**Problem**
Quote exactly the lines from the line containing "# Front insert: a" to the line containing "# Both sit on", both lines included, please, and nothing more.

------ Source excerpt

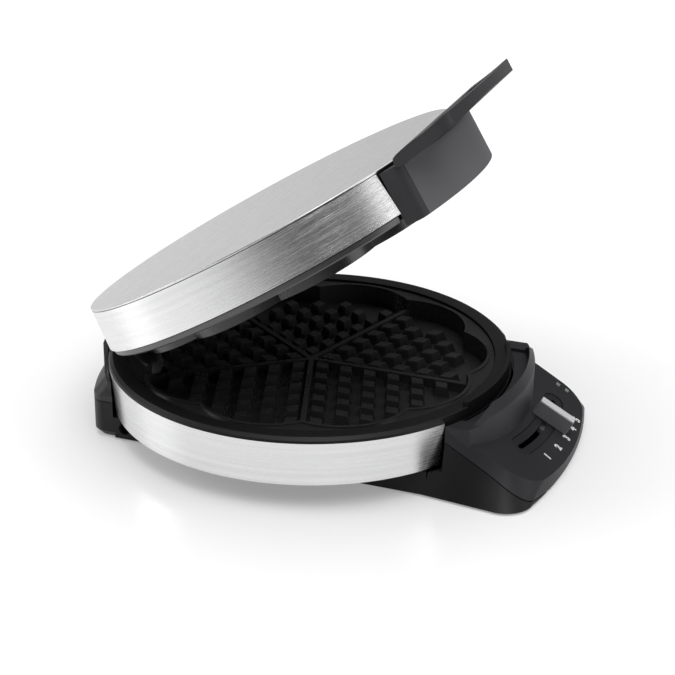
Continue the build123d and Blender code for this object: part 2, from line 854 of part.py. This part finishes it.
# Lid band: brushed steel strip, open at the handle and at the hinge.
with BuildPart() as lid_band:
    with BuildSketch(lid_section):
        with BuildLine():
            Polyline(
                (band_r - band_wall, 0), (band_r, 0),
                (band_foot_r, disc_top - 1.4), (band_foot_r - band_wall, disc_top - 1.4),
                close=True,
            )
        make_face()
    revolve(axis=lid_axis)
    with BuildSketch(lid.offset(-5)):
        with Locations((0, -band_r)):
            Rectangle(2 * housing_half_w, 80)
        with Locations((0, band_r)):
            Rectangle(2 * hinge_notch_half_w, 40)
    extrude(amount=40, mode=Mode.SUBTRACT)
lid_band.part.label = "lid_band"
keep(lid_band.part)

# Lid top: a brushed steel disc with a softened edge.
with BuildPart() as lid_top:
    with BuildSketch(lid.offset(disc_top - 1.0)):
        Circle(band_foot_r)
    extrude(amount=1.0)
    fillet(lid_top.edges().sort_by(lid_axis)[-1], 0.45)
lid_top.part.label = "lid_top"
keep(lid_top.part)

# Lid trim: a satin metal ring under the band's lower edge.
trim_z0 = -4.0
trim_z1 = -0.8
with BuildPart() as lid_trim:
    with BuildSketch(lid_section):
        with BuildLine():
            Polyline(
                (110.9, trim_z1), (110.9, trim_z0 + 0.6), (111.4, trim_z0),
                (112.8, trim_z0), (113.4, trim_z0 + 0.7), (113.4, trim_z1),
                close=True,
            )
        make_face()
    revolve(axis=lid_axis)
    with BuildSketch(lid.offset(-8)):
        with Locations((0, -band_r)):
            Rectangle(2 * housing_half_w + 1.0, 80)
        with Locations((0, band_r)):
            Rectangle(2 * hinge_notch_half_w + 1.0, 40)
    extrude(amount=20, mode=Mode.SUBTRACT)
lid_trim.part.label = "lid_trim"
keep(lid_trim.part)

# Lid shell: the black ring inside the band. It holds the upper plate's flange.
upper_flange_z0 = -4.2
upper_flange_z1 = -2.2
shell_notch_y = 91.6
with BuildPart() as lid_shell:
    with BuildSketch(lid_section):
        with BuildLine():
            Polyline(
                (flange_r + 0.4, -3.4), (110.6, -3.4), (110.6, trim_z1 + fit_gap),
                (band_r - band_wall - 0.3, trim_z1 + fit_gap),
                (band_r - band_wall - 0.3, 0.0),
                (band_foot_r - band_wall - 0.2, disc_top - 1.2),
                (109.6, disc_top - 1.2),
                (111.0, 2.0), (101.6, 2.0), (101.6, upper_flange_z1 + 0.2),
                (flange_r + 0.4, upper_flange_z1 + 0.2),
                close=True,
            )
        make_face()
    revolve(axis=lid_axis)
    with BuildSketch(lid.offset(-8)):
        with Locations((0, shell_notch_y + 20)):
            Rectangle(2 * hinge_notch_half_w, 40)
    extrude(amount=40, mode=Mode.SUBTRACT)
lid_shell.part.label = "lid_shell"
keep(lid_shell.part)

# Lid rear cover: it closes the lid at the hinge and carries two knuckles.
cover_y0 = 92.0
cover_y1 = 95.0
cover_z0 = 4.6          # the wall stands on the back of the upper plate
with BuildPart() as lid_rear_cover:
    with BuildSketch(lid.offset(cover_z0)):
        with Locations((0, (cover_y0 + cover_y1) / 2)):
            Rectangle(2 * hinge_notch_half_w - 0.6, cover_y1 - cover_y0)
    extrude(amount=disc_top - 1.3 - cover_z0)
    for side in (-1, 1):
        knuckle_plane = lid_side.offset(knuckle_x0 if side > 0 else -knuckle_x1)
        with BuildSketch(knuckle_plane):
            with Locations((axis_ly, axis_lz)):
                Circle(knuckle_r)
            with BuildLine():
                Polyline(
                    (cover_y0 + 1, cover_z0), (axis_ly - 4.0, cover_z0), (axis_ly, axis_lz),
                    (axis_ly, axis_lz + knuckle_r), (cover_y0 + 1, disc_top - 4.0),
                    close=True,
                )
            make_face()
            with Locations((axis_ly, axis_lz)):
                Circle(pin_bore_r, mode=Mode.SUBTRACT)
        extrude(amount=knuckle_x1 - knuckle_x0)
lid_rear_cover.part.label = "lid_rear_cover"
keep(lid_rear_cover.part)

# Upper plate: the lower plate's counterpart. Its wall hangs into the lower
# lip when the lid is shut, and a notch on each side lets batter out.
upper_wall_z = -11.0
upper_recess_z = 1.2
upper_back_z = 4.2
notch_deg = (-144.0, -36.0)
notch_z = -6.0
plate_chord_y = 99.0

hanging_studs = mirror(heart_studs, about=Plane.XY)
with BuildPart() as upper_plate:
    with BuildSketch(lid.offset(upper_flange_z0)):
        Circle(flange_r)
        with Locations((0, plate_chord_y + 10)):
            Rectangle(100, 20, mode=Mode.SUBTRACT)
    extrude(amount=upper_flange_z1 - upper_flange_z0)
    with BuildSketch(lid.offset(upper_flange_z0 + 1)):
        make_face(lobed(upper_back_r))
    extrude(amount=upper_back_z - upper_flange_z0 - 1)
    with BuildSketch(lid.offset(upper_wall_z)):
        make_face(lobed(upper_lip_outer))
    extrude(amount=upper_recess_z - upper_wall_z)
    with BuildSketch(lid.offset(upper_wall_z)):
        make_face(lobed(upper_lip_inner))
    extrude(amount=upper_recess_z - upper_wall_z, mode=Mode.SUBTRACT)
    for i in range(heart_count):
        turn = Location((0, 0, upper_recess_z + 1.0), (0, 0, i * 360 / heart_count))
        add(lid.location * turn * hanging_studs)
    with BuildSketch(lid.offset(upper_recess_z)):
        with PolarLocations(upper_divider_r / 2, heart_count, start_angle=first_cleft):
            Rectangle(upper_divider_r, divider_w)
    extrude(amount=-(divider_top - recess_z))
    for angle in notch_deg:
        a = math.radians(angle)
        notch_plane = Plane(
            origin=lid.from_local_coords((88 * math.cos(a), 88 * math.sin(a), upper_wall_z)),
            x_dir=lid.from_local_coords((-math.sin(a), math.cos(a), 0)) - lid.origin,
            z_dir=lid.from_local_coords((math.cos(a), math.sin(a), 0)) - lid.origin,
        )
        with BuildSketch(notch_plane):
            with BuildLine():
                Polyline((-6, -1), (0, upper_wall_z - notch_z), (6, -1), close=True)
            make_face()
        extrude(amount=20, mode=Mode.SUBTRACT)
    with BuildSketch(lid.offset(upper_back_z)):
        with Locations(*plate_screw_at):
            Circle(4.0)
    extrude(amount=plate_boss_h)
    with BuildSketch(lid.offset(upper_back_z)):
        with Locations(*plate_screw_at):
            Circle(1.5)
    extrude(amount=plate_boss_h, mode=Mode.SUBTRACT)
upper_plate.part.label = "upper_plate"
keep(upper_plate.part)

upper_heater_z = upper_back_z + fit_gap + heater_rod_r
upper_heater = heater(lid, upper_heater_z, 6.0)
upper_heater.label = "upper_heater"
keep(upper_heater)

with BuildPart() as upper_heat_shield:
    with BuildSketch(lid_section):
        with BuildLine():
            Polyline(
                (0, 12.4), (92.0, 12.4), (98.0, 7.0),
                (98.8, 7.4), (92.4, 12.4 + shield_t), (0, 12.4 + shield_t),
                close=True,
            )
        make_face()
    revolve(axis=lid_axis)
    with BuildSketch(lid):
        with Locations((0, heater_ring_r)):
            Rectangle(52, 14)
        with Locations((0, 110)):
            Rectangle(100, 2 * (110 - 88))
        with Locations(*plate_screw_at):
            Circle(1.8)
    extrude(amount=40, mode=Mode.SUBTRACT)
upper_heat_shield.part.label = "upper_heat_shield"
keep(upper_heat_shield.part)

with BuildPart() as upper_plate_screws:
    with BuildSketch(lid.offset(12.5 + shield_t)):
        with Locations(*plate_screw_at):
            Circle(3.0)
    extrude(amount=1.9)
    with BuildSketch(lid.offset(12.5 + shield_t)):
        with Locations(*plate_screw_at):
            Circle(1.4)
    extrude(amount=-8.0)
upper_plate_screws.part.label = "upper_plate_screws"
keep(upper_plate_screws.part)

# Handle frame: the black front of the lid with the visor that is its handle.
frame_in_r = 114.4
frame_out_r = 122.8
frame_z0 = -7.0
frame_z1 = 22.6
insert_deg = 26.4
insert_t = 1.6
insert_z1 = 21.4
visor_top = [
    (-107.3, 24.9), (-107.9, 26.2), (-110.8, 27.8), (-117.4, 29.6),
    (-124.8, 30.9), (-132.0, 32.4), (-140.9, 34.6), (-149.4, 35.9),
]
visor_low = [
    (-149.4, 30.8), (-146.5, 29.0), (-140.9, 27.4), (-132.0, 25.4),
    (-124.8, 23.9), (-117.4, 22.6), (-112.0, 21.6),
]
neck_y = -110.8         # in front of this line the frame reaches up into the visor
neck_z = 25.4
visor_front_r = 330.0
visor_reach = 148.5
grip_r0 = 128.0
grip_r1 = 144.0
grip_half_w = 38.0

visor_w = 2 * housing_half_w - 0.6


def insert_wedge(margin):
    """The sector that the front insert fills, seen from the lid's top."""
    half = math.radians(insert_deg)
    reach = 140.0
    across = reach * math.sin(half)
    down = -reach * math.cos(half)
    with BuildLine() as outline:
        Polyline((0, 2 * margin), (-across, down + 2 * margin), (across, down + 2 * margin), close=True)
    return outline.edges()


with BuildPart() as visor:
    with BuildSketch(lid_side.offset(-visor_w / 2)):
        with BuildLine():
            top = Spline(*visor_top)
            Line(top @ 1, visor_low[0])
            low = Spline(*visor_low)
            Polyline(low @ 1, (-107.3, 21.8), (-107.3, 24.9))
        make_face()
    extrude(amount=visor_w)
    with BuildSketch(lid.offset(10)) as plan:
        with Locations((0, visor_front_r - visor_reach)):
            Circle(visor_front_r)
        with Locations((0, -130)):
            Rectangle(visor_w, 60, mode=Mode.INTERSECT)
        fillet(plan.vertices().sort_by(Axis.Y)[:2], 9.0)
    extrude(amount=50, mode=Mode.INTERSECT)
    with BuildSketch(lid.offset(10)) as grip:
        Circle(grip_r1)
        Circle(grip_r0, mode=Mode.SUBTRACT)
        with Locations((0, -136)):
            Rectangle(2 * grip_half_w, 40, mode=Mode.INTERSECT)
        fillet(grip.vertices(), 4.0)
    extrude(amount=40, mode=Mode.SUBTRACT)
    # It passes over the lid's top.
    with BuildSketch(lid.offset(10)):
        Circle(frame_in_r)
    extrude(amount=disc_top + 0.2 - 10, mode=Mode.SUBTRACT)

with BuildPart() as handle_frame:
    with BuildSketch(lid.offset(frame_z0)) as foot_ring:
        Circle(frame_out_r)
        Circle(frame_in_r, mode=Mode.SUBTRACT)
        with Locations((0, -95)):
            Rectangle(visor_w, 56, mode=Mode.INTERSECT)
        fillet(foot_ring.vertices().sort_by(Axis.Y)[:2], 5.5)
    extrude(amount=frame_z1 - frame_z0)
    with BuildSketch(lid.offset(frame_z1 - 1)):
        Circle(frame_out_r)
        Circle(frame_in_r, mode=Mode.SUBTRACT)
        with Locations((0, neck_y - 10)):
            Rectangle(visor_w, 20, mode=Mode.INTERSECT)
    extrude(amount=neck_z - frame_z1 + 1)
    add(visor.part)
    with BuildSketch(lid.offset(frame_z0 - 1)):
        Circle(frame_out_r + 2)
        Circle(frame_out_r - insert_t - 0.2, mode=Mode.SUBTRACT)
        make_face(insert_wedge(fit_gap), mode=Mode.INTERSECT)
    extrude(amount=insert_z1 + fit_gap - frame_z0 + 1, mode=Mode.SUBTRACT)
handle_frame.part.label = "handle_frame"
keep(handle_frame.part)

# Front insert: a textured panel let into the front of the handle frame.
with BuildPart() as front_insert:
    with BuildSketch(lid.offset(frame_z0)):
        Circle(frame_out_r - 0.1)
        Circle(frame_out_r - insert_t - 0.1, mode=Mode.SUBTRACT)
        make_face(insert_wedge(0), mode=Mode.INTERSECT)
    extrude(amount=insert_z1 - frame_z0)
front_insert.part.label = "front_insert"
keep(front_insert.part)
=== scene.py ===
import math

import bpy
from mathutils import Matrix, Vector


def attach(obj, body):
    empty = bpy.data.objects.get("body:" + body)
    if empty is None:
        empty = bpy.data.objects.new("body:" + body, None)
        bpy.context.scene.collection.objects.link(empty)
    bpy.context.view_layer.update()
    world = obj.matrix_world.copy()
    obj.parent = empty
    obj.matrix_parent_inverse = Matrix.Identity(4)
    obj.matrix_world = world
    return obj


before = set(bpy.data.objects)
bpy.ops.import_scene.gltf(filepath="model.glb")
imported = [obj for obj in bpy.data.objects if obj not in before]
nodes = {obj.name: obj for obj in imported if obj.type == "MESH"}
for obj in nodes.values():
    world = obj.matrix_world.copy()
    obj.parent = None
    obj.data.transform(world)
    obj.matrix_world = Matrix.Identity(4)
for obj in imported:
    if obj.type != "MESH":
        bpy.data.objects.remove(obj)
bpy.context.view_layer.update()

# The round lid: a stainless sheet disc on a drawn steel band, both brushed.
# The disc is brushed along one direction; the band is brushed along its length.
# Both sit on the black lid shell, which holds them with folded tabs.

hinge_line = Vector((0.0, 0.12152, 0.0511))
lid_open = math.radians(31.08)
lid_seat = 0.047
disc_axis_y = hinge_line.y - 0.1056
band_radius = 0.115
fine_along = 14.0
fine_across = 3200.0
streak_along = 5.0
streak_across = 420.0
scratch_depth = 0.0002


def lid_origin():
    """The centre of the lid band's lower edge, with the lid part open."""
    back = disc_axis_y - hinge_line.y
    drop = lid_seat - hinge_line.z
    return Vector((
        0.0,
        hinge_line.y + back * math.cos(lid_open) + drop * math.sin(lid_open),
        hinge_line.z - back * math.sin(lid_open) + drop * math.cos(lid_open),
    ))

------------

**Solution to this problem**
# Front insert: a textured panel let into the front of the handle frame.
with BuildPart() as front_insert:
    with BuildSketch(lid.offset(frame_z0)):
        Circle(frame_out_r - 0.1)
        Circle(frame_out_r - insert_t - 0.1, mode=Mode.SUBTRACT)
        make_face(insert_wedge(0), mode=Mode.INTERSECT)
    extrude(amount=insert_z1 - frame_z0)
front_insert.part.label = "front_insert"
keep(front_insert.part)
=== scene.py ===
import math

import bpy
from mathutils import Matrix, Vector


def attach(obj, body):
    empty = bpy.data.objects.get("body:" + body)
    if empty is None:
        empty = bpy.data.objects.new("body:" + body, None)
        bpy.context.scene.collection.objects.link(empty)
    bpy.context.view_layer.update()
    world = obj.matrix_world.copy()
    obj.parent = empty
    obj.matrix_parent_inverse = Matrix.Identity(4)
    obj.matrix_world = world
    return obj


before = set(bpy.data.objects)
bpy.ops.import_scene.gltf(filepath="model.glb")
imported = [obj for obj in bpy.data.objects if obj not in before]
nodes = {obj.name: obj for obj in imported if obj.type == "MESH"}
for obj in nodes.values():
    world = obj.matrix_world.copy()
    obj.parent = None
    obj.data.transform(world)
    obj.matrix_world = Matrix.Identity(4)
for obj in imported:
    if obj.type != "MESH":
        bpy.data.objects.remove(obj)
bpy.context.view_layer.update()

# The round lid: a stainless sheet disc on a drawn steel band, both brushed.
# The disc is brushed along one direction; the band is brushed along its length.
# Both sit on the black lid shell, which holds them with folded tabs.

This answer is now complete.